Отрывисто кивнув, он пожал мне руку.
– Спокойной ночи, мой юный друг. Вы еще вспомните мои слова. А теперь позвольте откланяться. Пойду в бордель.
В тот год я отправил Утцу открытку на Рождество и получил от него открытку в ответ – с фотографией могильной плиты Тихо Браге [58] и просьбой позвонить, если я снова наведаюсь в Прагу.
58
Тихо Браге (1546–1601) – датский астроном и алхимик эпохи Возрождения. Похоронен в Праге.
В последующие месяцы, когда весь мир с интересом следил за деятельностью товарища Дубчека, я пытался представить себе настроение Утца. Неужели, думал я, он по-прежнему упорствует в своем пессимизме?
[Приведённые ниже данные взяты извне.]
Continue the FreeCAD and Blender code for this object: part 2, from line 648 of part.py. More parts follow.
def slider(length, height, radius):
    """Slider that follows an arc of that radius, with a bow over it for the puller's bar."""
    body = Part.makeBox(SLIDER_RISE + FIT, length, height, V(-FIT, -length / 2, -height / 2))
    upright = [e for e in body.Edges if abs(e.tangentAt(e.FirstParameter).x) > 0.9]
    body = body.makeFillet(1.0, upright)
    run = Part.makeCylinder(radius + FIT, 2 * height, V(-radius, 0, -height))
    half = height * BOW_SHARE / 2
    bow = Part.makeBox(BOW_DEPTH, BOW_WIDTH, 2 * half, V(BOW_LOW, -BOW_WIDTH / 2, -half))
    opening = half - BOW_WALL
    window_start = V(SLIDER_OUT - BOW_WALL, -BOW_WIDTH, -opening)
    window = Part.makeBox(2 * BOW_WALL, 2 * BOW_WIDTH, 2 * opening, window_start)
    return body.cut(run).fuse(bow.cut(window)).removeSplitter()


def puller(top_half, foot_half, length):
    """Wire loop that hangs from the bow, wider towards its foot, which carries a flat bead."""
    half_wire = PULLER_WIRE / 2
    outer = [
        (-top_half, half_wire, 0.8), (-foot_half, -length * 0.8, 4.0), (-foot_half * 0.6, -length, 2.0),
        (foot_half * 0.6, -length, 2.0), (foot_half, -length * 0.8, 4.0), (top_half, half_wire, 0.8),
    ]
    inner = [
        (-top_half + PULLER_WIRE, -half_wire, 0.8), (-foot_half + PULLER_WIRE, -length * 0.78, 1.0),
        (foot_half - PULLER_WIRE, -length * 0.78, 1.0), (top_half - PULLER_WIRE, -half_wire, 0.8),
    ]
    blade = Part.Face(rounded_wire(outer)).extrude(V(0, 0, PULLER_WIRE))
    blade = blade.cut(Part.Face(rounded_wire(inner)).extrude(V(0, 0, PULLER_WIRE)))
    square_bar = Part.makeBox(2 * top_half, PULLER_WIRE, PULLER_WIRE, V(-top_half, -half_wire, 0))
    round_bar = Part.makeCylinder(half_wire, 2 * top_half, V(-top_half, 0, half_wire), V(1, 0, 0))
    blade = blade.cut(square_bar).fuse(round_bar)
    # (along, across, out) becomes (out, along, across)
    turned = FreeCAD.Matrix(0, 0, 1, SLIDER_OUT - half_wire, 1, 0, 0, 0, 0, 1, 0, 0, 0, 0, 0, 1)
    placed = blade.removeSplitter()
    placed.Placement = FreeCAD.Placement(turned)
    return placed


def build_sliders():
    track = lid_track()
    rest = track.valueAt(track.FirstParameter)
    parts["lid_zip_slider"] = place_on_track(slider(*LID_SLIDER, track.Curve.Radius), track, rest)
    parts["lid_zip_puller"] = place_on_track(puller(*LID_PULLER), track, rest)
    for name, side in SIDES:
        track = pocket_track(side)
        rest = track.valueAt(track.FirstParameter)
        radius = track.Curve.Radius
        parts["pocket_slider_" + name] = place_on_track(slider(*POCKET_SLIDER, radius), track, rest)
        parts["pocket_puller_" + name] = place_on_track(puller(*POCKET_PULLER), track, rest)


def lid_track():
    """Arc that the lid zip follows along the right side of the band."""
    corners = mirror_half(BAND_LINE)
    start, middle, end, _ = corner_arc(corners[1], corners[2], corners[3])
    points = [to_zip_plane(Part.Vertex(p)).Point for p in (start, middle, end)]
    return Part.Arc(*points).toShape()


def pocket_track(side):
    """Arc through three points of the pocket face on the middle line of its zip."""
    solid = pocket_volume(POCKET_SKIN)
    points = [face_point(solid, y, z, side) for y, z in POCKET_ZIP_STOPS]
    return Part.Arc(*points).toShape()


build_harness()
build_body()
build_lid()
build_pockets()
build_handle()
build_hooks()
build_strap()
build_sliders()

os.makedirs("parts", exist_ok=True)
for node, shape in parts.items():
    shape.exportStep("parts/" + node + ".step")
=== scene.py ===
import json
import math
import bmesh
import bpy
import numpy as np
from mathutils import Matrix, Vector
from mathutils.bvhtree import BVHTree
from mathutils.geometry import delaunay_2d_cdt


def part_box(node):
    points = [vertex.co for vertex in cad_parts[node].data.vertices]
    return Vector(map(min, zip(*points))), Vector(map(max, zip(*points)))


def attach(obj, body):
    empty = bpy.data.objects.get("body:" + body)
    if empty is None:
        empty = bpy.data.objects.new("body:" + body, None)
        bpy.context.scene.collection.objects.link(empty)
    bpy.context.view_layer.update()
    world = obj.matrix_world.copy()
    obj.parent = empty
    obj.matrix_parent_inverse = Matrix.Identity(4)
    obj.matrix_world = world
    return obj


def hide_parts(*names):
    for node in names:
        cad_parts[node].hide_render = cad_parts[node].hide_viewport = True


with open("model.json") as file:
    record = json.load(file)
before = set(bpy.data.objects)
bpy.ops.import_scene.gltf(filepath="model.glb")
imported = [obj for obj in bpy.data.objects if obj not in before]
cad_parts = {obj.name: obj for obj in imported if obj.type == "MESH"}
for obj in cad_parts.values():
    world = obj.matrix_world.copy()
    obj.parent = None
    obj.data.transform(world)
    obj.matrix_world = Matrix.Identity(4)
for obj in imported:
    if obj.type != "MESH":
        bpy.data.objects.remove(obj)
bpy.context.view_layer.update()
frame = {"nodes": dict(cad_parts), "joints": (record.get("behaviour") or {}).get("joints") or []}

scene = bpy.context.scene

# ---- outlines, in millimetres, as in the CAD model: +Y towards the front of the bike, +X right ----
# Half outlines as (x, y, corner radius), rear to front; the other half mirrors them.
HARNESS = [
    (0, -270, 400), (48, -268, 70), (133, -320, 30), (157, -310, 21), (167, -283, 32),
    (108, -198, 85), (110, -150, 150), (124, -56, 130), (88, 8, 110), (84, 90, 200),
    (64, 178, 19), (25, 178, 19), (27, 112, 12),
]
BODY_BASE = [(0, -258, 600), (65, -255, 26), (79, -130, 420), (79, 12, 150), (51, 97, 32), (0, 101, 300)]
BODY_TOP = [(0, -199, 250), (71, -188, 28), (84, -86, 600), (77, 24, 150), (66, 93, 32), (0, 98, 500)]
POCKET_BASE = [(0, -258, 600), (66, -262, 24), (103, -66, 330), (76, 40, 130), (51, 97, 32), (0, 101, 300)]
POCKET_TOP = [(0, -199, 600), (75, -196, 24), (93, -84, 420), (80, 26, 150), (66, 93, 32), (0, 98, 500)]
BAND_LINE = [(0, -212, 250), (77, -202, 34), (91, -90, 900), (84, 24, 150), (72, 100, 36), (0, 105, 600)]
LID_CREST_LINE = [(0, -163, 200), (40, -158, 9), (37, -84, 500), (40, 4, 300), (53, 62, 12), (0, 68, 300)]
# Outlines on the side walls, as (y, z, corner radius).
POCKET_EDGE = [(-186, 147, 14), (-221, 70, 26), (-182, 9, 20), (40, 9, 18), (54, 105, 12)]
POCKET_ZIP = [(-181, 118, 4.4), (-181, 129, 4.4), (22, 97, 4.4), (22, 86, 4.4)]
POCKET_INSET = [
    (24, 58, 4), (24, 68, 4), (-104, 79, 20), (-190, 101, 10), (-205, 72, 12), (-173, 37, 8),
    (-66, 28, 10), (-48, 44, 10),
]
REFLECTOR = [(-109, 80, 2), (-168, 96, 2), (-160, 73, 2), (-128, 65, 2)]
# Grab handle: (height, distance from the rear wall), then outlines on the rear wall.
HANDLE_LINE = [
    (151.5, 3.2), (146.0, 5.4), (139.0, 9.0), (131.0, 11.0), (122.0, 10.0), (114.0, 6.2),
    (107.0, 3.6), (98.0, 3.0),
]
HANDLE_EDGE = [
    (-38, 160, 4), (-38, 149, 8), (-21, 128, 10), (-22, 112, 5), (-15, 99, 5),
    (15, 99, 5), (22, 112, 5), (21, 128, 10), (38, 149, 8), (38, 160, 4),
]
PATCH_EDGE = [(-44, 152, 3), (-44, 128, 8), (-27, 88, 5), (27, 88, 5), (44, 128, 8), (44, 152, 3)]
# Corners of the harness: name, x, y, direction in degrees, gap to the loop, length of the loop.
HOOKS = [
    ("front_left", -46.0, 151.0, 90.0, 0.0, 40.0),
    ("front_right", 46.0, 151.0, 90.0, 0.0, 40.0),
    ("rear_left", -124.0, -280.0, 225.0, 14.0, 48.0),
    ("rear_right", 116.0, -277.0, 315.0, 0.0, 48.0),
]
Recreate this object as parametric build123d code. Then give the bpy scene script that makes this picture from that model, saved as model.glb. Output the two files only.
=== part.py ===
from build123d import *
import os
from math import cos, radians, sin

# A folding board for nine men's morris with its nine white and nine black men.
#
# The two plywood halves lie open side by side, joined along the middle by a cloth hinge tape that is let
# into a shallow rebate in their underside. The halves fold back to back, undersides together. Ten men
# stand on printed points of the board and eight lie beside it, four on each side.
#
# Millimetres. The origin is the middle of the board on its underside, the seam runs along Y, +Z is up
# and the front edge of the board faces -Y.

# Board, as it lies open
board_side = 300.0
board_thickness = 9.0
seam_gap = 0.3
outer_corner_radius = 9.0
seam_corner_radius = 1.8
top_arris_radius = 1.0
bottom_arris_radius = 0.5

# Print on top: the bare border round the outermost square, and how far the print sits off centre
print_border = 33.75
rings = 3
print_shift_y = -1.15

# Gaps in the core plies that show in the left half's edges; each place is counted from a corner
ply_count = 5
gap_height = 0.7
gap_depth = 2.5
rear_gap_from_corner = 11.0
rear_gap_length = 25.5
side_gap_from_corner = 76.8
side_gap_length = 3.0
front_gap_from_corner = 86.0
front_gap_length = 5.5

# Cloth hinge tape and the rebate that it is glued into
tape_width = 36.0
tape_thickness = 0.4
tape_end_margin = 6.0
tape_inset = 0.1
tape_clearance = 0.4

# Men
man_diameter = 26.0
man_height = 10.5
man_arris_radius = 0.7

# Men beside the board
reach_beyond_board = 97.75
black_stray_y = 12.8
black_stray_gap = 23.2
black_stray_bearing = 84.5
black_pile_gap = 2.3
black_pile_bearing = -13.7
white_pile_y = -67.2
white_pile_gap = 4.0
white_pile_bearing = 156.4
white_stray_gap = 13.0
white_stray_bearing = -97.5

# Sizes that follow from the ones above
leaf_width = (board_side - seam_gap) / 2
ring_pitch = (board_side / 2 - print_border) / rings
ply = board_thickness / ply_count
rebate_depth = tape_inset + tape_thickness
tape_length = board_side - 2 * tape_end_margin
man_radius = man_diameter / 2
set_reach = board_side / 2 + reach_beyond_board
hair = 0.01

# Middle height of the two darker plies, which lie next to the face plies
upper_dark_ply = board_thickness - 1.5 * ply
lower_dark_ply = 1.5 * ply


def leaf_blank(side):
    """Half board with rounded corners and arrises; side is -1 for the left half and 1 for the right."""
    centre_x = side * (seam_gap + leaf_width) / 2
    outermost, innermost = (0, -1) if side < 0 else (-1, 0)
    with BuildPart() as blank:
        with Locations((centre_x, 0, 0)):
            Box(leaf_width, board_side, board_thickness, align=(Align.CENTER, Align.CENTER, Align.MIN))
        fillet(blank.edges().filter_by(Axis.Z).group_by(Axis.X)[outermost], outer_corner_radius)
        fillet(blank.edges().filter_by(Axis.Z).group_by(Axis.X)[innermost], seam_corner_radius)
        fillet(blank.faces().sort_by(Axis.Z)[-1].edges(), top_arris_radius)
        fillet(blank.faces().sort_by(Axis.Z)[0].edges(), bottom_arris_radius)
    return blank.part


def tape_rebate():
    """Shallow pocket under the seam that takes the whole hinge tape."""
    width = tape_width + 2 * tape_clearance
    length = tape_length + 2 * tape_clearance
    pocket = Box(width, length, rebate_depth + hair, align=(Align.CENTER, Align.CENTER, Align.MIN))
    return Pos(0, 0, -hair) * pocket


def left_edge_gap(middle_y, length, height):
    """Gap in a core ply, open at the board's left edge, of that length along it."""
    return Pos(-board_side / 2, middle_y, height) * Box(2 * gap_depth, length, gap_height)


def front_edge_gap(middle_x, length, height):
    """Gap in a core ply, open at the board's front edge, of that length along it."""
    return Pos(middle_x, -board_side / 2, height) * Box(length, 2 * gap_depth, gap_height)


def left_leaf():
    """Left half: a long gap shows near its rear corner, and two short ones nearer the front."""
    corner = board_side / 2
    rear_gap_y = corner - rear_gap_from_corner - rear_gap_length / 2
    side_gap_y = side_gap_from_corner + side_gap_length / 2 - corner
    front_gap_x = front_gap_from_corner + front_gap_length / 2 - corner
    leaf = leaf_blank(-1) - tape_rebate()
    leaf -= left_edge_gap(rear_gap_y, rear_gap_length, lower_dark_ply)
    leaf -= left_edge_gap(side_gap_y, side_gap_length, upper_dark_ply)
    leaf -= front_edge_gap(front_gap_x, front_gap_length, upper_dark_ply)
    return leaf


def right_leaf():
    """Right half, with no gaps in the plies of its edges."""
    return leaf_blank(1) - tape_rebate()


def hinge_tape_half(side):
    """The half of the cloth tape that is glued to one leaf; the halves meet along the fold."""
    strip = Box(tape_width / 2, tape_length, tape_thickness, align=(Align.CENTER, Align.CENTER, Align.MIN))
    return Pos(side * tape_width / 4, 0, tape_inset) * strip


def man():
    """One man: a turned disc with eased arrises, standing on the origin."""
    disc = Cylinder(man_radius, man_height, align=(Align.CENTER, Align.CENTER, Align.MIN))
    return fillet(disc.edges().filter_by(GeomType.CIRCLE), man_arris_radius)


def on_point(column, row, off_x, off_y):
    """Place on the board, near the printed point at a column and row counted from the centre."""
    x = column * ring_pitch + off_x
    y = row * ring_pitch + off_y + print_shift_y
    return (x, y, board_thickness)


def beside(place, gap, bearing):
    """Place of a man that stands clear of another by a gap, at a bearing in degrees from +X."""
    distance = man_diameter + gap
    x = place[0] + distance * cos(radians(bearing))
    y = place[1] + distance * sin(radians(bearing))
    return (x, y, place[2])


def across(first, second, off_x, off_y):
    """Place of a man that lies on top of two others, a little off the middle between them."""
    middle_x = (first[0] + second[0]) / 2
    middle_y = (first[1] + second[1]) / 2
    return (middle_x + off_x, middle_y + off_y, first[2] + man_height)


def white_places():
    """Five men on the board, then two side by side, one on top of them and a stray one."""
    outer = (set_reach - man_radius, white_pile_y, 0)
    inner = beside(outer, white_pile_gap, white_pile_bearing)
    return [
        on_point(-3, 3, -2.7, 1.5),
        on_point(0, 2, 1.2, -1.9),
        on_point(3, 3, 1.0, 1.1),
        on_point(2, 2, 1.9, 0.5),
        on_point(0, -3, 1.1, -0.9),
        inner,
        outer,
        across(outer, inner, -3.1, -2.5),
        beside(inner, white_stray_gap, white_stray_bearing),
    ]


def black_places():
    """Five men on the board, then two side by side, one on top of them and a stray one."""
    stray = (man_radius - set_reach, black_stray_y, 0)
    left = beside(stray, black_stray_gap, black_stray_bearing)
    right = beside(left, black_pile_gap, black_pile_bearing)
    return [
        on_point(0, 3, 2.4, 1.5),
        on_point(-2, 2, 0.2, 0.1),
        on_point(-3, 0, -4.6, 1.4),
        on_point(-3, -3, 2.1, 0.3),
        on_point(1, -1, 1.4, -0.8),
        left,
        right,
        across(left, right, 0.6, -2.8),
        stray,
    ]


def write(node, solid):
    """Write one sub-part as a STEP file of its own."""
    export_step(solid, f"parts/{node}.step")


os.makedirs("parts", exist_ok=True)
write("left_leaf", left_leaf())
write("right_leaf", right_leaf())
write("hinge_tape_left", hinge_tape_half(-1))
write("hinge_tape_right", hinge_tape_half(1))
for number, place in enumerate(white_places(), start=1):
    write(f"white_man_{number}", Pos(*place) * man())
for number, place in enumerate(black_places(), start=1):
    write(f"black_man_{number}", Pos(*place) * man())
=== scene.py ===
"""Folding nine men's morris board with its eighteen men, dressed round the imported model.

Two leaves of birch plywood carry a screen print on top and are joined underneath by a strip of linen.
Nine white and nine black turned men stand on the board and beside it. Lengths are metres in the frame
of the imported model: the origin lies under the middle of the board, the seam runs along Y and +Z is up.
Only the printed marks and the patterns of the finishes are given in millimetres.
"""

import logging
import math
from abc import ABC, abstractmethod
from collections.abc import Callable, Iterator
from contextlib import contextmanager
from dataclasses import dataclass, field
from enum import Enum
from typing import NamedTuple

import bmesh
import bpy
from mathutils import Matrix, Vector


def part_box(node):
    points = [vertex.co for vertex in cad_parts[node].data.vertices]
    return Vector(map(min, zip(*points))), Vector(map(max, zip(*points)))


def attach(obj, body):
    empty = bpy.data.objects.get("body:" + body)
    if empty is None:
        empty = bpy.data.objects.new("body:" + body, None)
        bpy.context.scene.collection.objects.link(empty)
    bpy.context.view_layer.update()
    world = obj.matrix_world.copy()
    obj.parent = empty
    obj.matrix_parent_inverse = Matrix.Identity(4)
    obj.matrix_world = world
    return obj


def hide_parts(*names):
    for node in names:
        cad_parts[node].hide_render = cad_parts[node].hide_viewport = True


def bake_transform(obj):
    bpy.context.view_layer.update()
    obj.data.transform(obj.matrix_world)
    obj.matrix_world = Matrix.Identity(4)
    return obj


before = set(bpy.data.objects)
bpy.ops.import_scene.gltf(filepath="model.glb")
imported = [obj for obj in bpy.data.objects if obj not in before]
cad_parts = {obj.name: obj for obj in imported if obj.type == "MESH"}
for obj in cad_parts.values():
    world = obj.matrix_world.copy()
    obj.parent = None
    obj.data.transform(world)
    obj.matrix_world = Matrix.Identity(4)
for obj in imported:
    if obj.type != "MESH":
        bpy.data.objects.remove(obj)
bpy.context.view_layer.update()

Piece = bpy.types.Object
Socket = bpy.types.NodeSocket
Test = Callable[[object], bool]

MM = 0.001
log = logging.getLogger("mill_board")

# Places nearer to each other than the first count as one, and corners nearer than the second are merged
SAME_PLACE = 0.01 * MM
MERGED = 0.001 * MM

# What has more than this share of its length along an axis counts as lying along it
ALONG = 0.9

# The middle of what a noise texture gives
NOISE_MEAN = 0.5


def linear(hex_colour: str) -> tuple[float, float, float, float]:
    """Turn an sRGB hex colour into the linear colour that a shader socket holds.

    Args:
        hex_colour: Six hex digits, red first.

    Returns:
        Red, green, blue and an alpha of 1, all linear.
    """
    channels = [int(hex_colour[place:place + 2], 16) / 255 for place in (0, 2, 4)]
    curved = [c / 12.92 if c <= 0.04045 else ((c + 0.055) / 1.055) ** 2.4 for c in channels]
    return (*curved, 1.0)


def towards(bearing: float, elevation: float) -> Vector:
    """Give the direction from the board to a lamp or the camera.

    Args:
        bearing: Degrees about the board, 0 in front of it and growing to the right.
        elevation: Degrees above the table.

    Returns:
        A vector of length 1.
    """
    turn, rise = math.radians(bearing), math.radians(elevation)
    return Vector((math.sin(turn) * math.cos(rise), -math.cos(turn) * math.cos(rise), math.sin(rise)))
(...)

Время шло, и, несмотря на угрожающие статьи в советской прессе, казалось все менее и менее вероятным, что Брежнев пошлет в Прагу танки. Но однажды вечером, когда я приехал в Париж, движение на бульваре Сен-Жермен было перекрыто и полицейские, вооруженные щитами и дубинками, сдерживали толпу демонстрантов.